The Republican House and the Democrat Senate recently had a fight over taxes. The House wanted to extend the social security tax “holiday” for a year, the Senate bill ended the tax holiday after two months. When the House declined to go along with the two month holiday in favor of the 12 month holiday, the Democrats accused to Republicans of wanting to raise taxes. The MSM, the print and broadcast arm of the Democrat Party, trumpeted the charge that lowering taxes for two months was better for hard pressed workers than a 12 month cut. Let me repeat that: a two month cut in the payroll tax means that you are a tax cutter and love the working class, a 12 month cut in the payroll tax means that you are a tax raiser and hate the working class. Rarely has George Orwell’s “Newspeak” been so evident.
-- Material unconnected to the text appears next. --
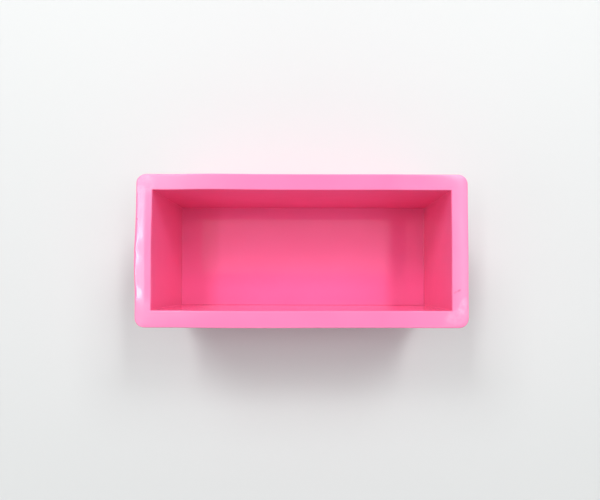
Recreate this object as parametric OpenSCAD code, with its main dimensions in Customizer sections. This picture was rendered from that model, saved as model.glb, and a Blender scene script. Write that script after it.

All of this obscures the fact that the payroll tax holiday is a bad idea. It’s bad for two reasons. First, the “payroll tax” is actually a worker’s contribution to the Social Security system. It’s what the government collects to pay current social security recipients. Social Security was designed to be self-funding. It’s what distinguishes it from a welfare system. It has a “trust fund” invested in government bonds that are theoretically there to pay recipients when social security pays out more than it takes in. That time has arrived, and the system is going broke. The “payroll tax holiday” brings the collapse of the social security system closer.
Second, the “payroll tax holiday” was sold last year as a jobs program. The theory was that leaving more money in the pockets of workers would stimulate the economy and lead to job growth. It didn’t work; job growth did not occur. Why? One theory is that the average family is deleveraging, which is a fancy word for paying off its debts and saving for a rainy day. Or perhaps the extra $20 per week went into the family car's gas tank, thanks to the rise in fuel prices. Whatever the reason, it’s foolish to pursue a failed strategy while accelerating the collapse of social security.
The motivations of actors in this farce are only to be guessed. They probably run the gamut from economic illiteracy to partisan blindness to cynicism all the way to a desire to create a crisis (the Cloward Piven approach). Which brings me to my original point: by what mechanism did the Republicans manage to get portrayed as tax raisers? Is it solely the fault of Republican leadership incapable of providing its side of the argument? Is the MSM so far in the tank for the Democrats that it is willing to tell people that a two month tax holiday is better for them than a 12 month holiday? The answers are not mutually exclusive.
2 comments:
Republicans need a good PR firm, or even a mediocre one, just something with some life to it.
How about the USA needs a press that isn't Pravda and reports the truth on occasion.